Alors qu’il a reçu, entre 2019 et 2022 dix-neuf F900 ECO, sans doute l’une des flottes les plus efficientes sur un plan énergétique, le transporteur hambourgeois a commandé deux unités supplémentaires en mai pour livraison en 2024. En août, UHL, dont la flotte comprend actuellement 21 gros-porteurs avec des capacités de charge jusqu’à 900 t, indiquait avoir ses tonnages entièrement réservés pour 2023. S’il estime que le rebond dans les énergies du passé peut être de courte durée, il place une grande confiance dans le marché au plus long cours offert par l’éolien.

Jusqu’à présent, UHL transporte principalement des composants pour l’éolien terrestre, mais compte surtout sur l’éolien en mer dont il estime la percée en 2025. « La transformation verte était déjà bien engagée, mais l’invasion de l’Ukraine par la Russie a fait de l’indépendance vis-à-vis du gaz russe une question d’urgence pour l’Europe », explique Andreas Rolner, directeur général d’UHL, qui avait déjà trouvé l’année 2021 « fantastique ».

L’économie mondiale est au bord de la récession. Les grandes institutions financières ne cessent de revoir leurs projections de croissance, le sentiment négatif chevillé aux indicateurs. Mais l’optimisme règne chez les acteurs de ce marché. Bien qu’en baisse, les taux d’affrètement des navires de charge restent « à des niveaux historiquement élevés », souligne encore Toepfer.

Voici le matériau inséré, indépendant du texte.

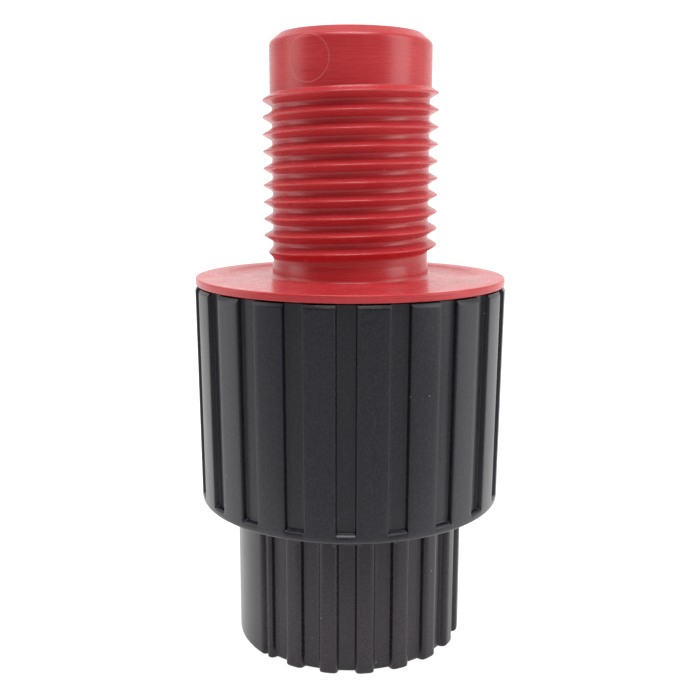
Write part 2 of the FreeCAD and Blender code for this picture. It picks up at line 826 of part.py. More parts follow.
def main():
    doc = FreeCAD.newDocument("drip_emitter")
    add_sheet(doc)
    parts = [make(doc) for make in MAKERS]
    doc.recompute()
    check_document(doc, parts)
    os.makedirs("parts", exist_ok=True)
    for part in parts:
        part.Shape.exportStep(f"parts/{part.Label}.step")
        print(f"{part.Label}: {part.Shape.Volume:.1f} mm3")


main()
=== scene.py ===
# %% [markdown]
# # A threaded drip emitter, finished in Blender
#
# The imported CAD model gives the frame: a red inlet nipple, a black ribbed collar, a black ribbed
# outlet cap and the small parts inside. The CAD model decides where everything is and how it
# moves. This file makes the moulded skins, with the rounded rib edges, the run-out of the thread
# and the marks that a mould leaves, and gives every piece a finish.

# %% Load the frame
import json
import math

import bmesh
import bpy
import numpy as np
from mathutils import Matrix, Vector


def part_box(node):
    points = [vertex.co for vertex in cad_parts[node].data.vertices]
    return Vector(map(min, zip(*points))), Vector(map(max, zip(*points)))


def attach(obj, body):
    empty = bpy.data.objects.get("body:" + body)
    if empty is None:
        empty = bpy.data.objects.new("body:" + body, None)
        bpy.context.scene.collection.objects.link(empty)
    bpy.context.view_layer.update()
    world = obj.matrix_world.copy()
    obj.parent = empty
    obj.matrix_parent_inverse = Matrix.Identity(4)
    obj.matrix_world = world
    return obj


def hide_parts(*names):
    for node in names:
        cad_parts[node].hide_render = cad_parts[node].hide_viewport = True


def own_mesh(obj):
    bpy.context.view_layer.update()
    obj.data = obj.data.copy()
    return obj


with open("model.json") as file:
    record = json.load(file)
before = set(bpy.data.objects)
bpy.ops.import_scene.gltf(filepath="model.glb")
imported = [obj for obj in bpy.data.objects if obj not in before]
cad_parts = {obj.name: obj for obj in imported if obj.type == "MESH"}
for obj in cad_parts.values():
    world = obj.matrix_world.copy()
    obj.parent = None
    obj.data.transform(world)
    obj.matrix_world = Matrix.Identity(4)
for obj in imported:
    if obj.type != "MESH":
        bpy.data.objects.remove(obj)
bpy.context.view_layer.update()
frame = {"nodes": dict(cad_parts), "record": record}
nodes = frame["nodes"]
print("CAD nodes:", len(nodes))

# %% [markdown]
# ## Sizes
#
# Lengths here are millimetres, as on a fitting's drawing, and one factor turns them into Blender's
# metres. The main sizes are read from the CAD boxes, so that a skin always fits its node. What a
# box can't tell, such as the height of a shoulder inside, is a named value.

# %% Main sizes from the frame
MM = 0.001


def box_mm(node):
    """Lowest and highest corner of a node, in millimetres."""
    low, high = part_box(node)
    return np.array(low) / MM, np.array(high) / MM


nipple_high = box_mm("inlet_nipple")[1]
collar_high = box_mm("collar_housing")[1]
cap_high = box_mm("outlet_cap")[1]
overall_height = float(nipple_high[2])
flange_radius = float(nipple_high[0])
collar_top_radius = float(collar_high[1])
flange_bottom = float(collar_high[2])
cap_radius = float(cap_high[0])
print(f"height {overall_height:.1f}, flange {flange_radius:.2f}")
print(f"collar {collar_top_radius:.2f}, cap {cap_radius:.2f}")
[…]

Le segment pourrait être frappé par la récession économique avec un effet différé bien que les investissements dans les nouvelles énergies pourraient contrer cette dégringolade, signifie le courtier. « En raison des longs délais de mise en œuvre des grands projets, les tendances économiques négatives atteignent généralement le marché avec retard. Des indicateurs suggèrent que la croissance actuelle de la demande, en particulier dans le secteur des énergies renouvelables, va atténuer en partie la pression macroéconomique à venir », explicite l’analyste. Décidément toujours entre deux eaux, ces navires si peu conventionnels.